__TASK INPUT__

-- start --

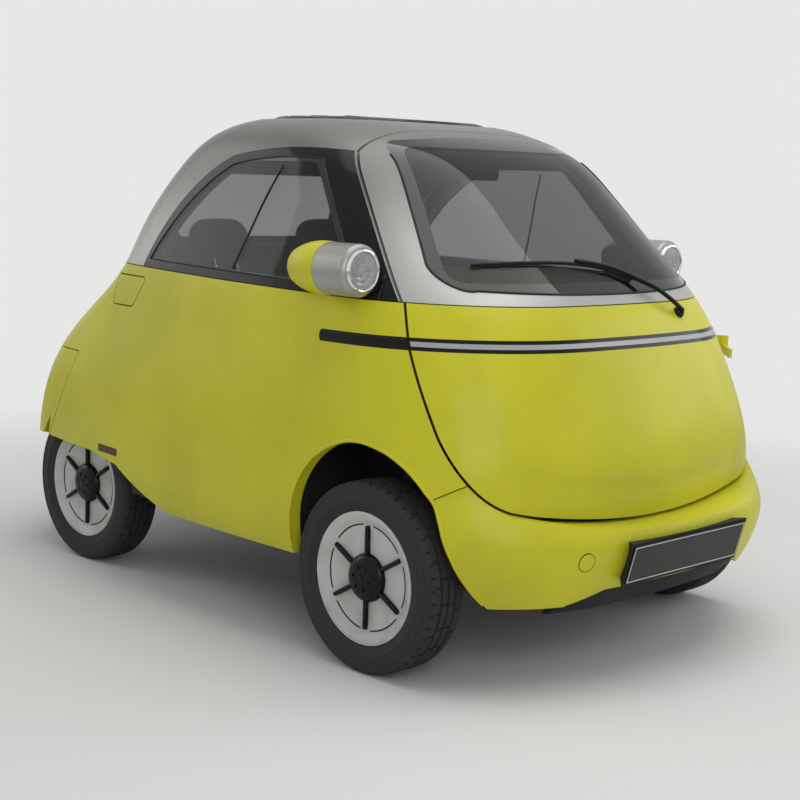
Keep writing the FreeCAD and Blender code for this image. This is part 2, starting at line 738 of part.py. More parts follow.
intake_face = profile(
    FRONT,
    (-440, 100),
    (-400, 230),
    (-290, 264),
    (290, 264),
    (400, 230),
    (440, 100),
)
bumper = bumper_shell.common(extruded(bumper_side(V.seat_fit), SIDE, -WIDE, WIDE))
bumper_layer = bumper_outer.cut(body_loft(BUMPER_SECTIONS, V.bar_depth))
bumper = bumper.cut(bumper_layer.cut(extruded(bumper_side(V.groove), SIDE, -WIDE, WIDE)))
bumper = bumper.cut(door_gap).cut(arch_block).cut(extruded(intake_face, FRONT, -LONG, 0))
node("front_bumper", form("Bumper", bumper))
intake_rows = [
    (196, -1150, 300, 640, -483, 8100, 2400, 400, 2570, 228, 60),
    (226, -1182, 300, 670, -483, 8100, 2400, 420, 2570, 228, 0),
    (263, -1203, 300, 690, -483, 8100, 2400, 440, 2570, 228, 0),
]
intake_shell = body_loft(intake_rows, 0).cut(body_loft(intake_rows, 0.7 * V.wall))
intake = intake_shell.common(extruded(grown(intake_face, -V.seat_fit), FRONT, -LONG, -1000))
node("front_intake", form("Intake", intake))


# Folding roof: a low domed panel with a foot that fills the hole in the roof

SUNROOF_SECTIONS = [
    (1492.3, -240, 234, 354, -60, 2200, 1500, 175, 1050, 168, 0),
    (1498, -228, 222, 342, -60, 2200, 1500, 165, 1050, 158, 0),
    (1501, -190, 185, 300, -60, 2200, 1500, 140, 1050, 135, 0),
]
sunroof_foot = Part.makeBox(
    2 * (V.roof_hole_half - V.seat_fit),
    V.roof_hole_length - 2 * V.seat_fit,
    30,
    Vector(V.seat_fit - V.roof_hole_half, V.roof_hole_front + V.seat_fit, 1463),
)
node("sunroof", form("Sunroof", body_loft(SUNROOF_SECTIONS, 0).fuse(sunroof_foot)))

# Floor with the boot floor, its riser and the front wheel tubs

floor_face = profile(
    SIDE,
    (-1078, 384),
    (-1052, V.floor_low),
    (V.riser_place + V.floor_plate, V.floor_low),
    (V.riser_place + V.floor_plate, V.boot_low),
    (1170, V.boot_low),
    (1190, 690),
    (1190 - V.floor_plate, 690),
    (1152, V.boot_low + V.floor_plate),
    (V.riser_place, V.boot_low + V.floor_plate),
    (V.riser_place, V.floor_low + V.floor_plate),
    (-1034, V.floor_low + V.floor_plate),
    (-1056, 384),
)
room = body_loft(BODY_SECTIONS, V.wall + V.seat_fit)


def tub(side, grow):
    """The space of one front wheel tub, larger by grow on every closed side."""
    length = 2 * (V.tub_reach + grow)
    width = WIDE - V.tub_inner + grow
    low = V.floor_low - 40 * (1 - grow / V.tub_wall)
    corner = V.tub_inner - grow if side > 0 else -WIDE
    height = V.tub_top - V.tub_wall + grow - low
    return Part.makeBox(width, length, height, Vector(corner, V.front_axle - V.tub_reach - grow, low))


floor = extruded(floor_face, SIDE, -WIDE, WIDE)
for side in (-1, 1):
    floor = floor.fuse(tub(side, V.tub_wall))
for side in (-1, 1):
    floor = floor.cut(tub(side, 0))
floor = floor.common(room)
bumper_space = bumper_outer.cut(body_loft(BUMPER_SECTIONS, V.wall + V.seat_fit))
floor = floor.cut(bumper_space.common(extruded(bumper_side(0), SIDE, -WIDE, WIDE)))
for side in (-1, 1):
    for end in (-1, 1):
        corner = Vector(
            side * V.jack_place - V.jack_width / 2,
            end * V.jack_reach - V.jack_length / 2,
            V.floor_low - V.jack_depth,
        )
        floor = floor.fuse(Part.makeBox(V.jack_width, V.jack_length, V.jack_depth + 1, corner))
node("floor_pan", form("Floor", floor))

# Lamp and mirror pods: a silver housing with the lamp and a yellow shell with the mirror


def pod_form(points):
    """A round piece turned about the pod's axis: each point is distance from its front, radius."""
    face = profile(SIDE, *points)
    face.translate(Vector(0, V.pod_front, V.pod_z))
    return face.revolve(Vector(0, V.pod_front, V.pod_z), Vector(0, 1, 0), 360)


pod_seat = body_loft(BODY_SECTIONS, -V.seat_fit)
pod_clear = body_loft(BODY_SECTIONS, -V.pod_clearance).common(
    extruded(grown(screen_side, V.pod_clearance), SIDE, -WIDE, WIDE)
)


def both_sides(shape, seated):
    """The shape moved to the left and to the right, seated on the body where asked."""
    pair = []
    for side in (1, -1):
        piece = shape.copy()
        piece.translate(Vector(side * V.pod_x, 0, 0))
        pair.append(piece.cut(pod_seat).cut(pod_clear) if seated else piece)
    return Part.makeCompound(pair)


tail_end = V.pod_length
housing = pod_form(
    (
        (4, 0),
        (4, V.lamp_radius + 6),
        ((9, V.pod_radius - 3), (22, V.pod_radius)),
        (V.pod_split, V.pod_radius),
        (V.pod_split, 0),
    )
)
lamp_seat = V.lamp_radius + V.seat_fit
housing = housing.cut(pod_form(((-5, 0), (-5, lamp_seat), (16, lamp_seat), (16, 0))))
pod_shell = pod_form(
    (
        (V.pod_split + V.seat_fit, 0),
        (V.pod_split + V.seat_fit, V.pod_radius + 1),
        ((V.pod_split + 80, V.pod_radius - 5), (tail_end - 14, V.pod_radius - 18)),
        ((tail_end - 4, V.pod_radius - 25), (tail_end, V.pod_radius - 34)),
        (tail_end, 0),
    )
)
glass_radius = V.pod_radius - 37
pod_shell = pod_shell.cut(
    pod_form(
        ((tail_end - 5, 0), (tail_end - 5, glass_radius), (tail_end + 5, glass_radius), (tail_end + 5, 0))
    )
)
mirror_start = tail_end - 5 + V.seat_fit
mirror_edge = glass_radius - V.seat_fit
mirror = pod_form(
    ((mirror_start, 0), (mirror_start, mirror_edge), (tail_end - 2, mirror_edge), (tail_end - 2, 0))
)
lamp = pod_form(
    (
        (0, 0),
        ((1.5, 0.6 * V.lamp_radius), (5, V.lamp_radius)),
        (16 - V.seat_fit, V.lamp_radius),
        (16 - V.seat_fit, 0),
    )
)
node("lamp_pods", form("LampHousings", both_sides(housing, True)))
node("pod_shells", form("PodShells", both_sides(pod_shell, True)))
node("lamp_glasses", form("LampGlasses", both_sides(lamp, True)))
node("mirror_glasses", form("MirrorGlasses", both_sides(mirror, True)))

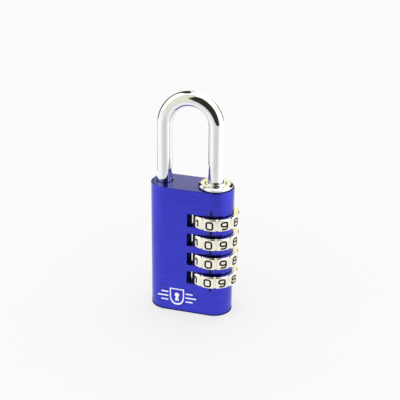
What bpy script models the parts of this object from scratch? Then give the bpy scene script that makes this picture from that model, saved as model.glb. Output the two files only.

-- end --

__WHAT IS NEEDED__
All of the entries should be written out again exactly.

__REPLY TO THE TASK__
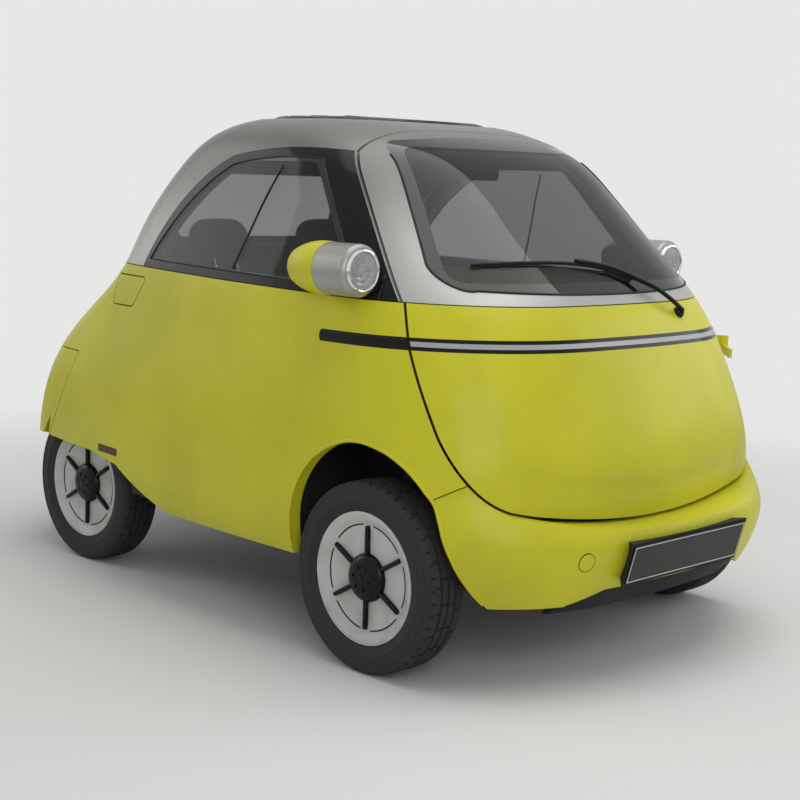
Keep writing the FreeCAD and Blender code for this image. This is part 2, starting at line 738 of part.py. More parts follow.
intake_face = profile(
    FRONT,
    (-440, 100),
    (-400, 230),
    (-290, 264),
    (290, 264),
    (400, 230),
    (440, 100),
)
bumper = bumper_shell.common(extruded(bumper_side(V.seat_fit), SIDE, -WIDE, WIDE))
bumper_layer = bumper_outer.cut(body_loft(BUMPER_SECTIONS, V.bar_depth))
bumper = bumper.cut(bumper_layer.cut(extruded(bumper_side(V.groove), SIDE, -WIDE, WIDE)))
bumper = bumper.cut(door_gap).cut(arch_block).cut(extruded(intake_face, FRONT, -LONG, 0))
node("front_bumper", form("Bumper", bumper))
intake_rows = [
    (196, -1150, 300, 640, -483, 8100, 2400, 400, 2570, 228, 60),
    (226, -1182, 300, 670, -483, 8100, 2400, 420, 2570, 228, 0),
    (263, -1203, 300, 690, -483, 8100, 2400, 440, 2570, 228, 0),
]
intake_shell = body_loft(intake_rows, 0).cut(body_loft(intake_rows, 0.7 * V.wall))
intake = intake_shell.common(extruded(grown(intake_face, -V.seat_fit), FRONT, -LONG, -1000))
node("front_intake", form("Intake", intake))


# Folding roof: a low domed panel with a foot that fills the hole in the roof

SUNROOF_SECTIONS = [
    (1492.3, -240, 234, 354, -60, 2200, 1500, 175, 1050, 168, 0),
    (1498, -228, 222, 342, -60, 2200, 1500, 165, 1050, 158, 0),
    (1501, -190, 185, 300, -60, 2200, 1500, 140, 1050, 135, 0),
]
sunroof_foot = Part.makeBox(
    2 * (V.roof_hole_half - V.seat_fit),
    V.roof_hole_length - 2 * V.seat_fit,
    30,
    Vector(V.seat_fit - V.roof_hole_half, V.roof_hole_front + V.seat_fit, 1463),
)
node("sunroof", form("Sunroof", body_loft(SUNROOF_SECTIONS, 0).fuse(sunroof_foot)))

# Floor with the boot floor, its riser and the front wheel tubs

floor_face = profile(
    SIDE,
    (-1078, 384),
    (-1052, V.floor_low),
    (V.riser_place + V.floor_plate, V.floor_low),
    (V.riser_place + V.floor_plate, V.boot_low),
    (1170, V.boot_low),
    (1190, 690),
    (1190 - V.floor_plate, 690),
    (1152, V.boot_low + V.floor_plate),
    (V.riser_place, V.boot_low + V.floor_plate),
    (V.riser_place, V.floor_low + V.floor_plate),
    (-1034, V.floor_low + V.floor_plate),
    (-1056, 384),
)
room = body_loft(BODY_SECTIONS, V.wall + V.seat_fit)


def tub(side, grow):
    """The space of one front wheel tub, larger by grow on every closed side."""
    length = 2 * (V.tub_reach + grow)
    width = WIDE - V.tub_inner + grow
    low = V.floor_low - 40 * (1 - grow / V.tub_wall)
    corner = V.tub_inner - grow if side > 0 else -WIDE
    height = V.tub_top - V.tub_wall + grow - low
    return Part.makeBox(width, length, height, Vector(corner, V.front_axle - V.tub_reach - grow, low))


floor = extruded(floor_face, SIDE, -WIDE, WIDE)
for side in (-1, 1):
    floor = floor.fuse(tub(side, V.tub_wall))
for side in (-1, 1):
    floor = floor.cut(tub(side, 0))
floor = floor.common(room)
bumper_space = bumper_outer.cut(body_loft(BUMPER_SECTIONS, V.wall + V.seat_fit))
floor = floor.cut(bumper_space.common(extruded(bumper_side(0), SIDE, -WIDE, WIDE)))
for side in (-1, 1):
    for end in (-1, 1):
        corner = Vector(
            side * V.jack_place - V.jack_width / 2,
            end * V.jack_reach - V.jack_length / 2,
            V.floor_low - V.jack_depth,
        )
        floor = floor.fuse(Part.makeBox(V.jack_width, V.jack_length, V.jack_depth + 1, corner))
node("floor_pan", form("Floor", floor))

# Lamp and mirror pods: a silver housing with the lamp and a yellow shell with the mirror


def pod_form(points):
    """A round piece turned about the pod's axis: each point is distance from its front, radius."""
    face = profile(SIDE, *points)
    face.translate(Vector(0, V.pod_front, V.pod_z))
    return face.revolve(Vector(0, V.pod_front, V.pod_z), Vector(0, 1, 0), 360)


pod_seat = body_loft(BODY_SECTIONS, -V.seat_fit)
pod_clear = body_loft(BODY_SECTIONS, -V.pod_clearance).common(
    extruded(grown(screen_side, V.pod_clearance), SIDE, -WIDE, WIDE)
)


def both_sides(shape, seated):
    """The shape moved to the left and to the right, seated on the body where asked."""
    pair = []
    for side in (1, -1):
        piece = shape.copy()
        piece.translate(Vector(side * V.pod_x, 0, 0))
        pair.append(piece.cut(pod_seat).cut(pod_clear) if seated else piece)
    return Part.makeCompound(pair)


tail_end = V.pod_length
housing = pod_form(
    (
        (4, 0),
        (4, V.lamp_radius + 6),
        ((9, V.pod_radius - 3), (22, V.pod_radius)),
        (V.pod_split, V.pod_radius),
        (V.pod_split, 0),
    )
)
lamp_seat = V.lamp_radius + V.seat_fit
housing = housing.cut(pod_form(((-5, 0), (-5, lamp_seat), (16, lamp_seat), (16, 0))))
pod_shell = pod_form(
    (
        (V.pod_split + V.seat_fit, 0),
        (V.pod_split + V.seat_fit, V.pod_radius + 1),
        ((V.pod_split + 80, V.pod_radius - 5), (tail_end - 14, V.pod_radius - 18)),
        ((tail_end - 4, V.pod_radius - 25), (tail_end, V.pod_radius - 34)),
        (tail_end, 0),
    )
)
glass_radius = V.pod_radius - 37
pod_shell = pod_shell.cut(
    pod_form(
        ((tail_end - 5, 0), (tail_end - 5, glass_radius), (tail_end + 5, glass_radius), (tail_end + 5, 0))
    )
)
mirror_start = tail_end - 5 + V.seat_fit
mirror_edge = glass_radius - V.seat_fit
mirror = pod_form(
    ((mirror_start, 0), (mirror_start, mirror_edge), (tail_end - 2, mirror_edge), (tail_end - 2, 0))
)
lamp = pod_form(
    (
        (0, 0),
        ((1.5, 0.6 * V.lamp_radius), (5, V.lamp_radius)),
        (16 - V.seat_fit, V.lamp_radius),
        (16 - V.seat_fit, 0),
    )
)
node("lamp_pods", form("LampHousings", both_sides(housing, True)))
node("pod_shells", form("PodShells", both_sides(pod_shell, True)))
node("lamp_glasses", form("LampGlasses", both_sides(lamp, True)))
node("mirror_glasses", form("MirrorGlasses", both_sides(mirror, True)))

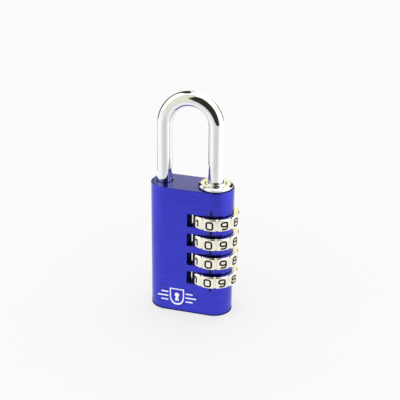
What bpy script models the parts of this object from scratch? Then give the bpy scene script that makes this picture from that model, saved as model.glb. Output the two files only.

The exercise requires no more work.